STATED PROBLEM – Write out the complete material exactly as it stands.

RAW DATA –

....................

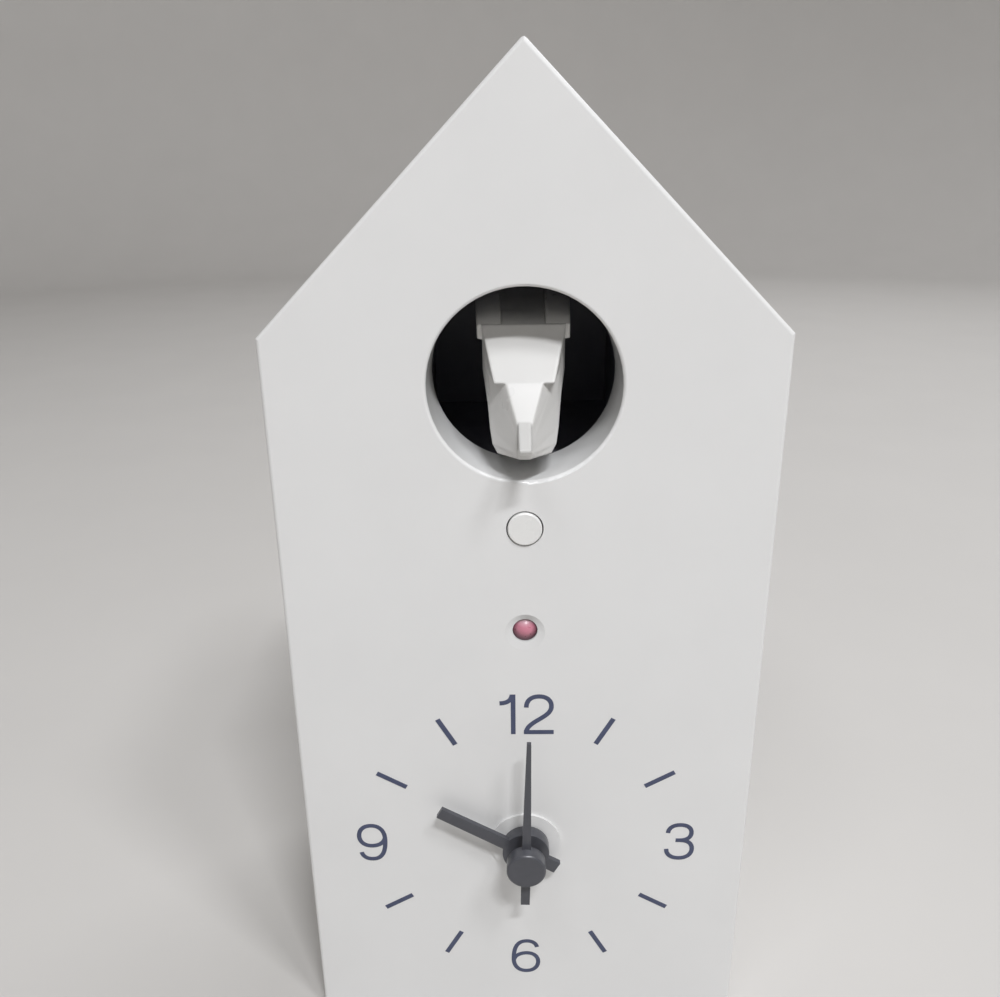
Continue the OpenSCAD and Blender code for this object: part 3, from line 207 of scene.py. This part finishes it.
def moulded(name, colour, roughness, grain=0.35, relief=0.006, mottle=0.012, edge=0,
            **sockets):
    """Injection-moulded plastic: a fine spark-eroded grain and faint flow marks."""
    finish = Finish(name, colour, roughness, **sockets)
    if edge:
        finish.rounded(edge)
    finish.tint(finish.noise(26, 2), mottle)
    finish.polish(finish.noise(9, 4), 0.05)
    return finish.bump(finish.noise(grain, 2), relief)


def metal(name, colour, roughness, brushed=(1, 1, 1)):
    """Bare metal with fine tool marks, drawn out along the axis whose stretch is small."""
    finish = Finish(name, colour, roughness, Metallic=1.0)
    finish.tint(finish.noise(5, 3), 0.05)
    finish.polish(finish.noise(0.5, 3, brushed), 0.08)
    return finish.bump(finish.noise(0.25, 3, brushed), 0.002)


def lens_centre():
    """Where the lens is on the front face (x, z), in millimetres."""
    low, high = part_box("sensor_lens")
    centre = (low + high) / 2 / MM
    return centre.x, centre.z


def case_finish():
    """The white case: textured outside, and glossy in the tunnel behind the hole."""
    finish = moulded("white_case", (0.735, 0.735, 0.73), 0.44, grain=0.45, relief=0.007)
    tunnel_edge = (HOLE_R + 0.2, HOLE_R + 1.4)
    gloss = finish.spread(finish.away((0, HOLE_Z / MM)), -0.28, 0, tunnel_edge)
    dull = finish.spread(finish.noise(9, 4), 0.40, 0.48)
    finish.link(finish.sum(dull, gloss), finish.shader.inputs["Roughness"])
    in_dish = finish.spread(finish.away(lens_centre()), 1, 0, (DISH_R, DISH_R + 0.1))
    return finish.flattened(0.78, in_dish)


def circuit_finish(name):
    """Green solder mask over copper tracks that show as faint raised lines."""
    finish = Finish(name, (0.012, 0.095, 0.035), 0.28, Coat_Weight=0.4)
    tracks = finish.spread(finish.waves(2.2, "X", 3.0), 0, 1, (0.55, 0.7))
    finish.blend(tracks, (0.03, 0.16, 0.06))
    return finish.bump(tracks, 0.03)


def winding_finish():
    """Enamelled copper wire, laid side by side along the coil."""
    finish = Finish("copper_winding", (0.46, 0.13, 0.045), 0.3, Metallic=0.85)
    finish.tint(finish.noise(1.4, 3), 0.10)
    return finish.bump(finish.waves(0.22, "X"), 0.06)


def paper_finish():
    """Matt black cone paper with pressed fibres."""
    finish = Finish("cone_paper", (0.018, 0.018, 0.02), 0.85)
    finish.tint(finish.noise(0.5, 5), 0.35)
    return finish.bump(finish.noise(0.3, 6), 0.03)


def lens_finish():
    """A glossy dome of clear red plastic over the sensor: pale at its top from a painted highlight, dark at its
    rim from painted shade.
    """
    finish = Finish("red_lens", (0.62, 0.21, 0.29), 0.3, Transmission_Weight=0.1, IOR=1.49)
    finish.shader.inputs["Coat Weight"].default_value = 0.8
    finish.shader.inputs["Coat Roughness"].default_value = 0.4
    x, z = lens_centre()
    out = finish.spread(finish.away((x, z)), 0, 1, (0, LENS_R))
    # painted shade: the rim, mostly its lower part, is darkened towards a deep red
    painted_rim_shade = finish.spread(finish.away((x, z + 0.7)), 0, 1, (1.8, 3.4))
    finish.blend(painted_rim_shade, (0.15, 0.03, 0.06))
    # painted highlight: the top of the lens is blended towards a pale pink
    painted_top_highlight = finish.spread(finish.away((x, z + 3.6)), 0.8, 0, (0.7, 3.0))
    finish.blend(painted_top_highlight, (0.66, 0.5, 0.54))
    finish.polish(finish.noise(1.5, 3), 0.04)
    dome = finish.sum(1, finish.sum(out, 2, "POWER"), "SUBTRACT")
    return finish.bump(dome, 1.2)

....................

RESULT BELOW –
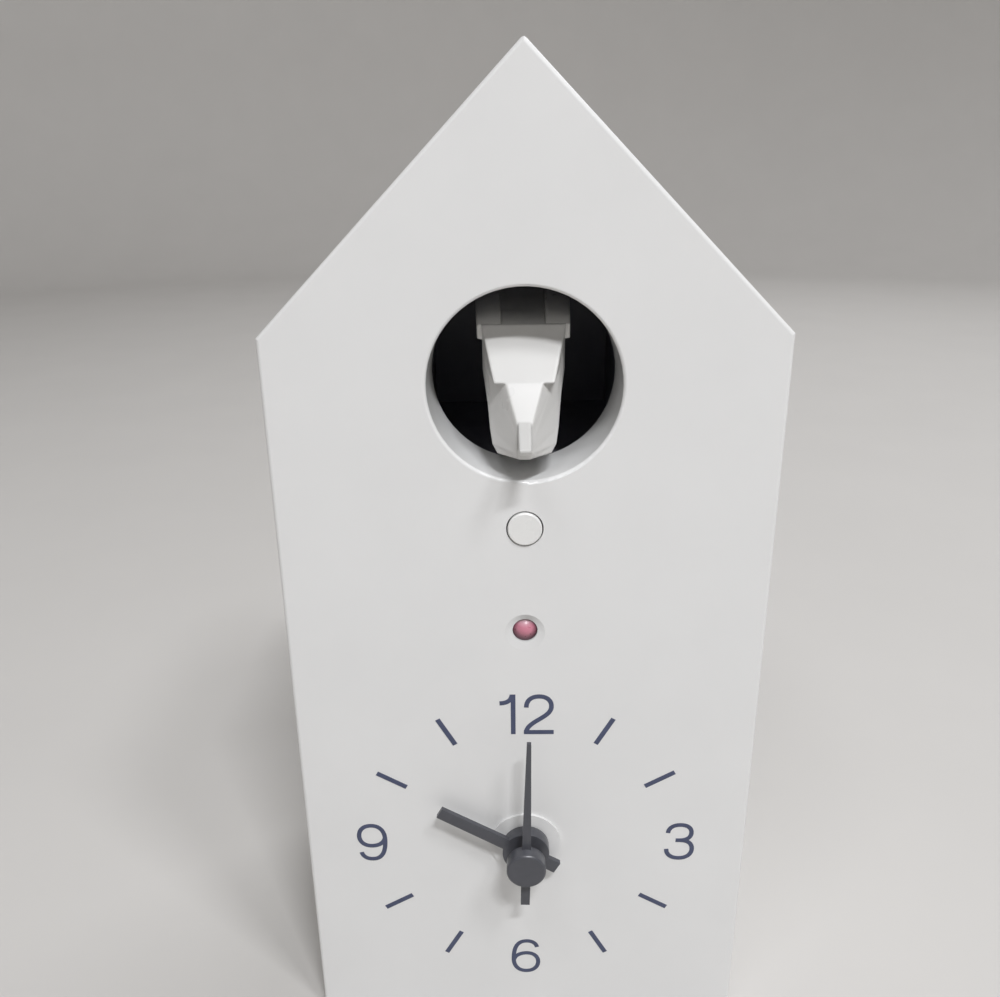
Continue the OpenSCAD and Blender code for this object: part 3, from line 207 of scene.py. This part finishes it.
def moulded(name, colour, roughness, grain=0.35, relief=0.006, mottle=0.012, edge=0,
            **sockets):
    """Injection-moulded plastic: a fine spark-eroded grain and faint flow marks."""
    finish = Finish(name, colour, roughness, **sockets)
    if edge:
        finish.rounded(edge)
    finish.tint(finish.noise(26, 2), mottle)
    finish.polish(finish.noise(9, 4), 0.05)
    return finish.bump(finish.noise(grain, 2), relief)


def metal(name, colour, roughness, brushed=(1, 1, 1)):
    """Bare metal with fine tool marks, drawn out along the axis whose stretch is small."""
    finish = Finish(name, colour, roughness, Metallic=1.0)
    finish.tint(finish.noise(5, 3), 0.05)
    finish.polish(finish.noise(0.5, 3, brushed), 0.08)
    return finish.bump(finish.noise(0.25, 3, brushed), 0.002)


def lens_centre():
    """Where the lens is on the front face (x, z), in millimetres."""
    low, high = part_box("sensor_lens")
    centre = (low + high) / 2 / MM
    return centre.x, centre.z


def case_finish():
    """The white case: textured outside, and glossy in the tunnel behind the hole."""
    finish = moulded("white_case", (0.735, 0.735, 0.73), 0.44, grain=0.45, relief=0.007)
    tunnel_edge = (HOLE_R + 0.2, HOLE_R + 1.4)
    gloss = finish.spread(finish.away((0, HOLE_Z / MM)), -0.28, 0, tunnel_edge)
    dull = finish.spread(finish.noise(9, 4), 0.40, 0.48)
    finish.link(finish.sum(dull, gloss), finish.shader.inputs["Roughness"])
    in_dish = finish.spread(finish.away(lens_centre()), 1, 0, (DISH_R, DISH_R + 0.1))
    return finish.flattened(0.78, in_dish)


def circuit_finish(name):
    """Green solder mask over copper tracks that show as faint raised lines."""
    finish = Finish(name, (0.012, 0.095, 0.035), 0.28, Coat_Weight=0.4)
    tracks = finish.spread(finish.waves(2.2, "X", 3.0), 0, 1, (0.55, 0.7))
    finish.blend(tracks, (0.03, 0.16, 0.06))
    return finish.bump(tracks, 0.03)


def winding_finish():
    """Enamelled copper wire, laid side by side along the coil."""
    finish = Finish("copper_winding", (0.46, 0.13, 0.045), 0.3, Metallic=0.85)
    finish.tint(finish.noise(1.4, 3), 0.10)
    return finish.bump(finish.waves(0.22, "X"), 0.06)


def paper_finish():
    """Matt black cone paper with pressed fibres."""
    finish = Finish("cone_paper", (0.018, 0.018, 0.02), 0.85)
    finish.tint(finish.noise(0.5, 5), 0.35)
    return finish.bump(finish.noise(0.3, 6), 0.03)


def lens_finish():
    """A glossy dome of clear red plastic over the sensor: pale at its top from a painted highlight, dark at its
    rim from painted shade.
    """
    finish = Finish("red_lens", (0.62, 0.21, 0.29), 0.3, Transmission_Weight=0.1, IOR=1.49)
    finish.shader.inputs["Coat Weight"].default_value = 0.8
    finish.shader.inputs["Coat Roughness"].default_value = 0.4
    x, z = lens_centre()
    out = finish.spread(finish.away((x, z)), 0, 1, (0, LENS_R))
    # painted shade: the rim, mostly its lower part, is darkened towards a deep red
    painted_rim_shade = finish.spread(finish.away((x, z + 0.7)), 0, 1, (1.8, 3.4))
    finish.blend(painted_rim_shade, (0.15, 0.03, 0.06))
    # painted highlight: the top of the lens is blended towards a pale pink
    painted_top_highlight = finish.spread(finish.away((x, z + 3.6)), 0.8, 0, (0.7, 3.0))
    finish.blend(painted_top_highlight, (0.66, 0.5, 0.54))
    finish.polish(finish.noise(1.5, 3), 0.04)
    dome = finish.sum(1, finish.sum(out, 2, "POWER"), "SUBTRACT")
    return finish.bump(dome, 1.2)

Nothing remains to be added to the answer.